Personal information
- Full name: Géssica do Nascimento
- Date of birth: 19 March 1991 (age 35)
- Place of birth: Brotas, Brazil
- Height: 1.65 m (5 ft 5 in)
- Position: Defender

Team information
- Current team: Red Bull Bragantino
- Number: 19

Senior career*
- Years: Team / Apps / (Gls)
- 2009–2014: Ferroviária / 14+ / (0+)
- 2015: Botafogo PB / 6 / (0)
- 2016: Ferroviária / 8 / (1)
- 2016–2018: Braga
- 2018–2023: Ferroviária / 73 / (3)
- 2024–: Red Bull Bragantino / 2 / (0)

International career^{‡}
- 2015–: Brazil / 3 / (0)

Medal record
Women's football
Representing Brazil
Pan American Games
| Gold medal – first place | 2015 Toronto | Team |

= Géssica =

Brazilian footballer (born 1991)

Géssica do Nascimento (born 19 March 1991), commonly known as Géssica, is a Brazilian footballer who plays as a defender for Red Bull Bragantino. She participated at the 2015 FIFA Women's World Cup.

==Club career==
===First spell at Ferroviária===

Géssica joined her first football club Ferroviária in 2009, after she traveled to Araraquara to try out. She eventually became an important central defender and captain of the team.

===Botafogo-PB===

Géssica made her league debut against São José EC on 30 September 2015.
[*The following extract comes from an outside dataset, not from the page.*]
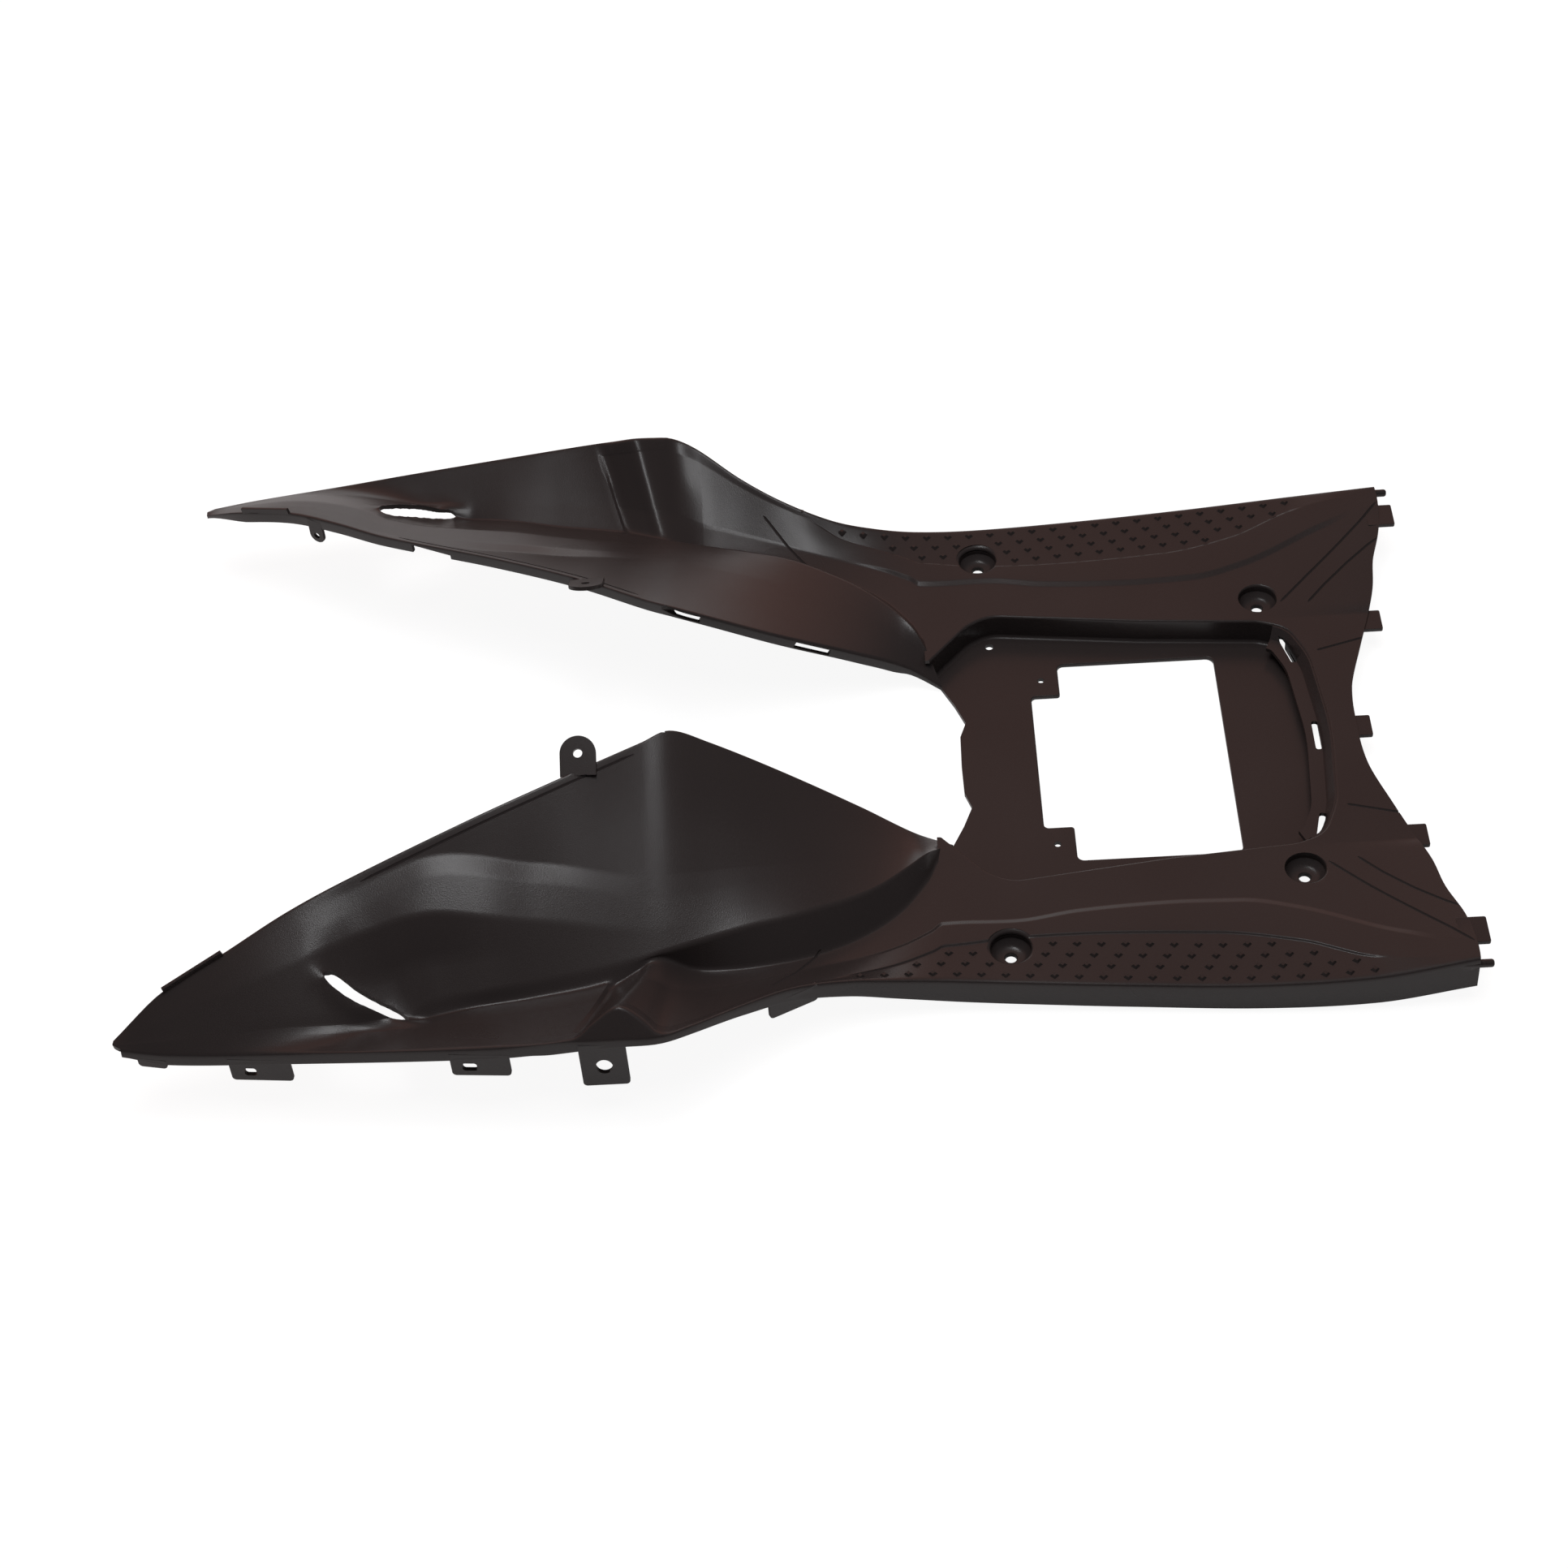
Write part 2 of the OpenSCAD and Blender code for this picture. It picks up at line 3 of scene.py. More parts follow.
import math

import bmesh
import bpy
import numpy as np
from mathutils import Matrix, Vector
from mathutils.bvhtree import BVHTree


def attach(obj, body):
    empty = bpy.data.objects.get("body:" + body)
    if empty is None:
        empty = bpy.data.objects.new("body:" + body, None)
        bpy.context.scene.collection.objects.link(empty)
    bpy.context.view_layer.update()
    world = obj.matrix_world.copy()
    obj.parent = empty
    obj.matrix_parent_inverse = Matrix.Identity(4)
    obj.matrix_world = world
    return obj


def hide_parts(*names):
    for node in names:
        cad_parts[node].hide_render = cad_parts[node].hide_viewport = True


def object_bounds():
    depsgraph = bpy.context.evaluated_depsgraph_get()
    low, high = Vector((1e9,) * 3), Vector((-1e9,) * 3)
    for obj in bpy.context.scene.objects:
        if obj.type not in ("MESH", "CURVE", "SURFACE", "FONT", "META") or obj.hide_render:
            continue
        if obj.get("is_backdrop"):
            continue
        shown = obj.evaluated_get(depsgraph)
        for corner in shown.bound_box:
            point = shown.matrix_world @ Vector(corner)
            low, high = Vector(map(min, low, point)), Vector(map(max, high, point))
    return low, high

===Second spell at Ferroviária===

During her second spell, Géssica made her league debut against Rio Preto Esporte Clube on 22 March 2016. She scored her first league goal against Foz Cataratas on 13 April 2016, scoring in the 61st minute.

===Third spell at Ferroviária===

During her third spell, Géssica made her league debut against Pinheirense on 25 April 2018. She scored her first league goal against São Francisco BA on 11 July 2018, scoring in the 24th minute.

===RB Bragantino===

Géssica made her league debut against Avaí on 16 March 2024.

==International career==
In May 2015, Brazil coach Vadão called 24-year-old Géssica up to the national team for the first time, as a replacement for the injured Bruna Benites. At the 2015 FIFA Women's World Cup in Canada, Géssica made substitute appearances in Brazil's group stage wins over South Korea and Costa Rica. After Brazil's second round elimination by Australia, Géssica remained in Canada as part of the Brazilian selection for the 2015 Pan American Games in Toronto.